- **What you will do**:
Take the material and output all of it exactly.

- **Collected material**:
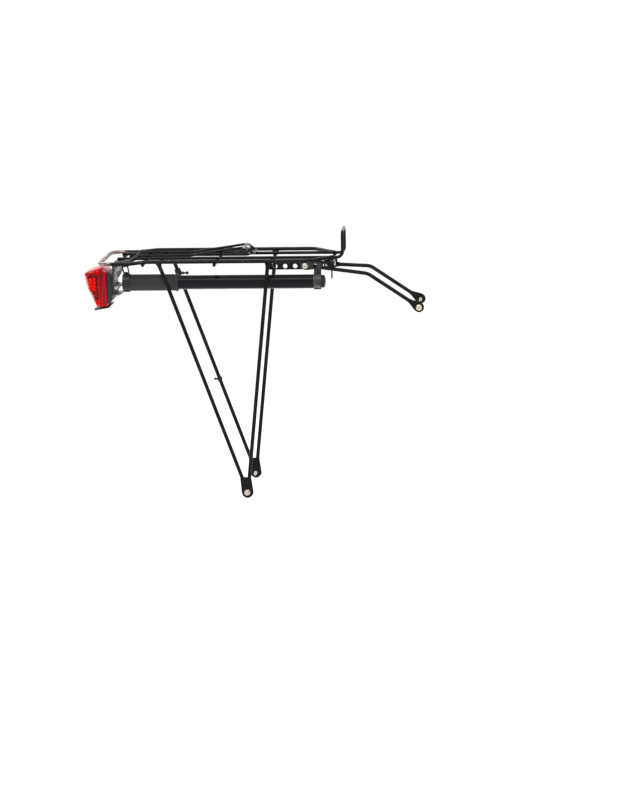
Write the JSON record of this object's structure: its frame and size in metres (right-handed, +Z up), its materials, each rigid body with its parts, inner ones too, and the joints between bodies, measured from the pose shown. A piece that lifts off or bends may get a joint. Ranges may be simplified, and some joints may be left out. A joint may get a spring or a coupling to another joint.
{
  "type": "bicycle rear rack",
  "caption": "Welded wire rear rack for a bicycle, with a sprung luggage clip, side stays, front struts, a rear light and a pump carried under the deck.",
  "frame": {"origin": "on the axis of the two foot bolts, midway between them", "axes": "+X forwards along the deck, +Y to the bicycle's left, +Z up, square to the level deck"},
  "size_m": [0.5376, 0.1528, 0.421],
  "materials": {
    "black_paint": "gloss",
    "black_steel_sheet": "satin",
    "zinc_hardware": "zinc plated, dulled",
    "spring_steel": "oiled",
    "worn_wire": "paint worn to bare metal",
    "galvanised_sheet": "weathered",
    "red_lens": "transparent red",
    "black_plastic": "moulded",
    "lamp_insert": "moulded",
    "clear_lamp": "clear",
    "pump_barrel_plastic": "satin",
    "pump_grip_plastic": "satin",
    "pump_grey_plastic": "satin",
    "bright_rod": "polished",
    "piston_rubber": "matt"
  },
  "bodies": {
    "rack": {"cable_guide": "black_plastic", "cable_hook": "black_plastic", "clamp_bolts": "zinc_hardware", "clamp_nuts": "zinc_hardware", "clamp_washer": "zinc_hardware", "clip_pivot_rod": "black_paint", "clip_spring_left": "spring_steel", "clip_spring_right": "spring_steel", "crossbar_front_stays": "black_paint", "crossbar_middle": "black_paint", "crossbar_rear_stays": "black_paint", "crossbar_tail": "black_paint", "foot_bolts": "zinc_hardware", "foot_plate_left": "black_paint", "foot_plate_right": "black_paint", "foot_washers": "zinc_hardware", "front_bracket": "black_paint", "front_crossbar": "black_paint", "front_stay_left": "black_paint", "front_stay_right": "black_paint", "inner_rail_hoop": "black_paint", "lens": "red_lens", "light_base_lip": "black_plastic", "light_board": "lamp_insert", "light_bracket": "galvanised_sheet", "light_bulb": "clear_lamp", "light_housing": "black_plastic", "light_nuts": "zinc_hardware", "light_reflector": "lamp_insert", "light_screws": "zinc_hardware", "mudguard_strap": "black_steel_sheet", "outer_rail": "black_paint", "pump_barrel": "pump_barrel_plastic", "pump_cap": "black_plastic", "pump_front_clip": "black_steel_sheet", "pump_hanger": "black_steel_sheet", "pump_head": "pump_grey_plastic", "pump_rear_clip": "black_steel_sheet", "rear_crossbar": "black_paint", "rear_stay_left": "black_paint", "rear_stay_right": "black_paint", "side_plate": "black_paint", "strap_screw": "zinc_hardware", "strut_tab": "black_paint"},
    "clip": {"clip_arms": "black_paint", "clip_nose_bar": "worn_wire", "clip_lower_bow": "black_paint"},
    "pump_slider": {"pump_handle": "pump_grip_plastic", "pump_rod": "bright_rod", "pump_piston": "piston_rubber", "pump_band": "pump_grip_plastic"},
    "right_strut": {"strut_right": "black_paint", "strut_end_bolt_right": "zinc_hardware"},
    "left_strut": {"strut_left": "black_paint", "strut_end_bolt_left": "zinc_hardware"}
  },
  "joints": [
    {"name": "clip_hinge", "type": "hinge", "parent": "rack", "child": "clip", "pos_m": [-0.1845, 0, 0.3629], "axis": [0, -1, 0], "range_deg": [0, 75], "stiffness_Nm_per_rad": 1.2, "springref_deg": -28.65, "deforming": ["clip_spring_left", "clip_spring_right"]},
    {"name": "pump_handle_slide", "type": "slide", "parent": "rack", "child": "pump_slider", "axis": [-1, 0, 0], "range_m": [0, 0.14]},
    {"name": "strut_right_pivot", "type": "hinge", "parent": "rack", "child": "right_strut", "pos_m": [0.0964, -0.0435, 0.3573], "axis": [0, -1, 0], "range_deg": [-7, 5]},
    {"name": "strut_left_pivot", "type": "hinge", "parent": "rack", "child": "left_strut", "pos_m": [0.1275, 0.0435, 0.3476], "axis": [0, -1, 0], "range_deg": [-12, 12]}
  ]
}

- **Result below**:
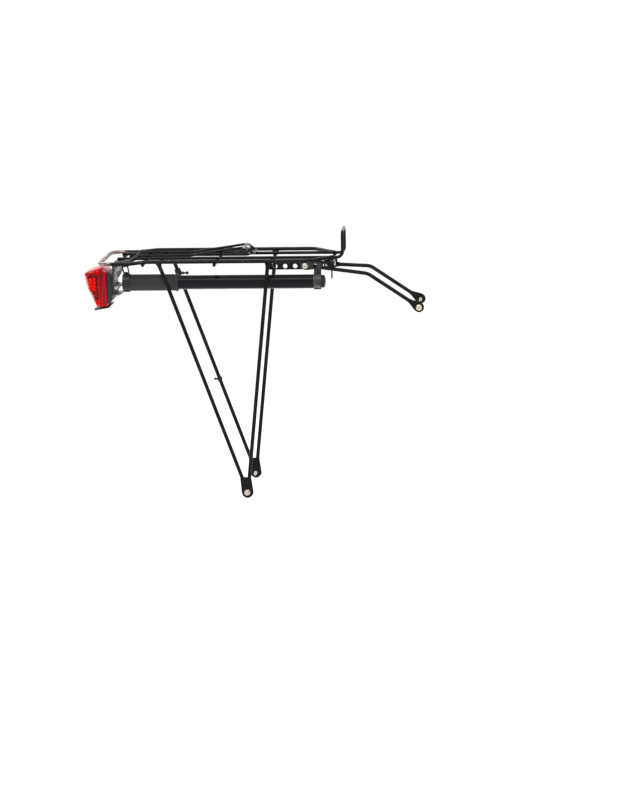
Write the JSON record of this object's structure: its frame and size in metres (right-handed, +Z up), its materials, each rigid body with its parts, inner ones too, and the joints between bodies, measured from the pose shown. A piece that lifts off or bends may get a joint. Ranges may be simplified, and some joints may be left out. A joint may get a spring or a coupling to another joint.
{
  "type": "bicycle rear rack",
  "caption": "Welded wire rear rack for a bicycle, with a sprung luggage clip, side stays, front struts, a rear light and a pump carried under the deck.",
  "frame": {"origin": "on the axis of the two foot bolts, midway between them", "axes": "+X forwards along the deck, +Y to the bicycle's left, +Z up, square to the level deck"},
  "size_m": [0.5376, 0.1528, 0.421],
  "materials": {
    "black_paint": "gloss",
    "black_steel_sheet": "satin",
    "zinc_hardware": "zinc plated, dulled",
    "spring_steel": "oiled",
    "worn_wire": "paint worn to bare metal",
    "galvanised_sheet": "weathered",
    "red_lens": "transparent red",
    "black_plastic": "moulded",
    "lamp_insert": "moulded",
    "clear_lamp": "clear",
    "pump_barrel_plastic": "satin",
    "pump_grip_plastic": "satin",
    "pump_grey_plastic": "satin",
    "bright_rod": "polished",
    "piston_rubber": "matt"
  },
  "bodies": {
    "rack": {"cable_guide": "black_plastic", "cable_hook": "black_plastic", "clamp_bolts": "zinc_hardware", "clamp_nuts": "zinc_hardware", "clamp_washer": "zinc_hardware", "clip_pivot_rod": "black_paint", "clip_spring_left": "spring_steel", "clip_spring_right": "spring_steel", "crossbar_front_stays": "black_paint", "crossbar_middle": "black_paint", "crossbar_rear_stays": "black_paint", "crossbar_tail": "black_paint", "foot_bolts": "zinc_hardware", "foot_plate_left": "black_paint", "foot_plate_right": "black_paint", "foot_washers": "zinc_hardware", "front_bracket": "black_paint", "front_crossbar": "black_paint", "front_stay_left": "black_paint", "front_stay_right": "black_paint", "inner_rail_hoop": "black_paint", "lens": "red_lens", "light_base_lip": "black_plastic", "light_board": "lamp_insert", "light_bracket": "galvanised_sheet", "light_bulb": "clear_lamp", "light_housing": "black_plastic", "light_nuts": "zinc_hardware", "light_reflector": "lamp_insert", "light_screws": "zinc_hardware", "mudguard_strap": "black_steel_sheet", "outer_rail": "black_paint", "pump_barrel": "pump_barrel_plastic", "pump_cap": "black_plastic", "pump_front_clip": "black_steel_sheet", "pump_hanger": "black_steel_sheet", "pump_head": "pump_grey_plastic", "pump_rear_clip": "black_steel_sheet", "rear_crossbar": "black_paint", "rear_stay_left": "black_paint", "rear_stay_right": "black_paint", "side_plate": "black_paint", "strap_screw": "zinc_hardware", "strut_tab": "black_paint"},
    "clip": {"clip_arms": "black_paint", "clip_nose_bar": "worn_wire", "clip_lower_bow": "black_paint"},
    "pump_slider": {"pump_handle": "pump_grip_plastic", "pump_rod": "bright_rod", "pump_piston": "piston_rubber", "pump_band": "pump_grip_plastic"},
    "right_strut": {"strut_right": "black_paint", "strut_end_bolt_right": "zinc_hardware"},
    "left_strut": {"strut_left": "black_paint", "strut_end_bolt_left": "zinc_hardware"}
  },
  "joints": [
    {"name": "clip_hinge", "type": "hinge", "parent": "rack", "child": "clip", "pos_m": [-0.1845, 0, 0.3629], "axis": [0, -1, 0], "range_deg": [0, 75], "stiffness_Nm_per_rad": 1.2, "springref_deg": -28.65, "deforming": ["clip_spring_left", "clip_spring_right"]},
    {"name": "pump_handle_slide", "type": "slide", "parent": "rack", "child": "pump_slider", "axis": [-1, 0, 0], "range_m": [0, 0.14]},
    {"name": "strut_right_pivot", "type": "hinge", "parent": "rack", "child": "right_strut", "pos_m": [0.0964, -0.0435, 0.3573], "axis": [0, -1, 0], "range_deg": [-7, 5]},
    {"name": "strut_left_pivot", "type": "hinge", "parent": "rack", "child": "left_strut", "pos_m": [0.1275, 0.0435, 0.3476], "axis": [0, -1, 0], "range_deg": [-12, 12]}
  ]
}